■ **Collected material**:

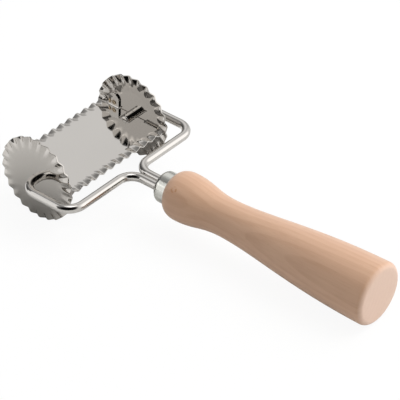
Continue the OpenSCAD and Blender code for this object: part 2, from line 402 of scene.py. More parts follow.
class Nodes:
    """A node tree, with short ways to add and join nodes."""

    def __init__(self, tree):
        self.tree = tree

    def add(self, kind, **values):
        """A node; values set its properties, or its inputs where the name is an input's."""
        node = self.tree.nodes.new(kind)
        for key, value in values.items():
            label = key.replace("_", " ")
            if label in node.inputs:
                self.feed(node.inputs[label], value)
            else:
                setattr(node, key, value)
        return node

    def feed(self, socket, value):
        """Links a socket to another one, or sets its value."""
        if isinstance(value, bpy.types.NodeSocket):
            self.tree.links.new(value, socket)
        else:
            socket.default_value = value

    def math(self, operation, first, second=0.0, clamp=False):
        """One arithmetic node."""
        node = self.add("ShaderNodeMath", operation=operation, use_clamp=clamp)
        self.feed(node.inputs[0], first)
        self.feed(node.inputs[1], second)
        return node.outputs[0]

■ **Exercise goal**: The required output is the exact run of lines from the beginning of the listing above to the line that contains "self.tree = tree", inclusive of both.

■ **Solution to this problem**:
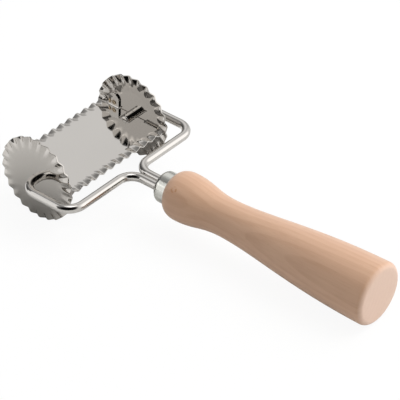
Continue the OpenSCAD and Blender code for this object: part 2, from line 402 of scene.py. More parts follow.
class Nodes:
    """A node tree, with short ways to add and join nodes."""

    def __init__(self, tree):
        self.tree = tree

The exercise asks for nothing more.